Out & About

January 17, 2013

First Nations artists explore printmaking

SARANAC LAKE — “Tsi Non: We Tewen: Teron” (”Where Our Home is”) is a thought-provoking exhibition of traditional and digital prints by young Mohawks of Kanehsatake.

BluSeed Studio hosts a special closing reception for the artists from 3 to 5 p.m. Saturday, Jan. 26, in Saranac Lake.

The artists are: Roger Nelson, Jasmin Gunn, Dakota Bonspille, Jason Montour, Kyle Bonspille, Felix Jacobson Drolet, Craig Nicholas, Melissa Cree, Sherry Benedict, Melinda Nelson, Alannah Gabriel, Audrey Avery and Martin Loft.

The touring exhibition features prints created at the Centre de l’Image et de l’Estampe de Mirabel (CIEM) in Quebec from 2007 to 2010.

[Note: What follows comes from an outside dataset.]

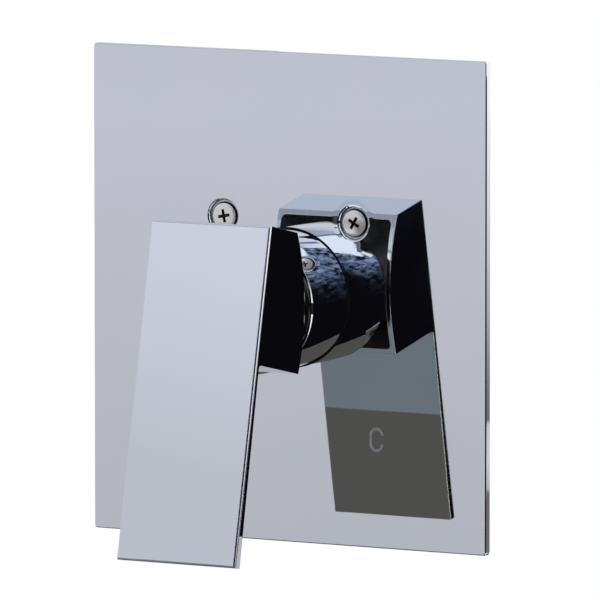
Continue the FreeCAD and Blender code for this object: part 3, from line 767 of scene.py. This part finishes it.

Loft, an artist affiliated with CIEM, did a workshop at BluSeed.

“We became acquainted with that organization, and Martin told me about the exhibition and (asked) ‘Would we be interested in it crossing the border and coming to BluSeed?’” said Carole Marie Vossler, artistic director. 

“It was a wonderful idea, and I was excited about it. Part of our mission is bringing diversity to the community.”

The Mohawk artists attended CIEM for a three-year period and received annual scholarships. Each internship has an open theme based on identity, territory and mythology.

“That was the narrative thread that the young artists used to base their prints on,” Vossler said. “One of the goals of this exhibition and this mentoring internship was to introduce young Mohawk artists to the printmaking process and to open up a new method and art form that is not traditionally available in the Mohawk community.”

Roger Nelson depicts rapturous beings ascending skyward in his etching “Petroglyphia 3, We Rise to a New World.”

A black bird pecks at a bloody, heart-shaped object in Gunn’s woodcut “The Element of Murder.”

“Dad,” an etching by Nicholas, recalls the Indian Wars of the 1990s.

“I see quite an amazing array of interpretation by the young artists not only on what their culture and tradition is based on, but it seems to me on how they are perceived based on some stereotypes,” Vossler said.